> [AIM]: Repeat the records below exactly as they appear.

### SUPPLIED ENTRIES ###

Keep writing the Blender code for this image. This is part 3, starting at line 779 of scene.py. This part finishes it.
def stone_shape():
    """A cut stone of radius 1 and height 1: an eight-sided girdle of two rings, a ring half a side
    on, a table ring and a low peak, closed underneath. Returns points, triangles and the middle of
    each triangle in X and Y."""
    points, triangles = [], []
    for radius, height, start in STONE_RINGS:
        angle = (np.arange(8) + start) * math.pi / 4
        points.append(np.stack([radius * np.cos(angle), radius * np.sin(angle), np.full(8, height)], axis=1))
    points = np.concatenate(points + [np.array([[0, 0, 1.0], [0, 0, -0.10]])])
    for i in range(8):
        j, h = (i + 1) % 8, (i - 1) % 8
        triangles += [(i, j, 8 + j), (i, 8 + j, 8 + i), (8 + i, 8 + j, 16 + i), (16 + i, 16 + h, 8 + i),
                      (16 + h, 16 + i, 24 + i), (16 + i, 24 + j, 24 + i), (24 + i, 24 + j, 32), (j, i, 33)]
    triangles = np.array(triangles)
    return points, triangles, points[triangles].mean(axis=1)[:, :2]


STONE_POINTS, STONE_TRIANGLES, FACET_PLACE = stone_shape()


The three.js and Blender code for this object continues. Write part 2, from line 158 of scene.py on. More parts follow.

###

> [ANSWER TO THIS TASK]:
Keep writing the Blender code for this image. This is part 3, starting at line 779 of scene.py. This part finishes it.
def stone_shape():
    """A cut stone of radius 1 and height 1: an eight-sided girdle of two rings, a ring half a side
    on, a table ring and a low peak, closed underneath. Returns points, triangles and the middle of
    each triangle in X and Y."""
    points, triangles = [], []
    for radius, height, start in STONE_RINGS:
        angle = (np.arange(8) + start) * math.pi / 4
        points.append(np.stack([radius * np.cos(angle), radius * np.sin(angle), np.full(8, height)], axis=1))
    points = np.concatenate(points + [np.array([[0, 0, 1.0], [0, 0, -0.10]])])
    for i in range(8):
        j, h = (i + 1) % 8, (i - 1) % 8
        triangles += [(i, j, 8 + j), (i, 8 + j, 8 + i), (8 + i, 8 + j, 16 + i), (16 + i, 16 + h, 8 + i),
                      (16 + h, 16 + i, 24 + i), (16 + i, 24 + j, 24 + i), (24 + i, 24 + j, 32), (j, i, 33)]
    triangles = np.array(triangles)
    return points, triangles, points[triangles].mean(axis=1)[:, :2]


STONE_POINTS, STONE_TRIANGLES, FACET_PLACE = stone_shape()


The three.js and Blender code for this object continues. Write part 2, from line 158 of scene.py on. More parts follow.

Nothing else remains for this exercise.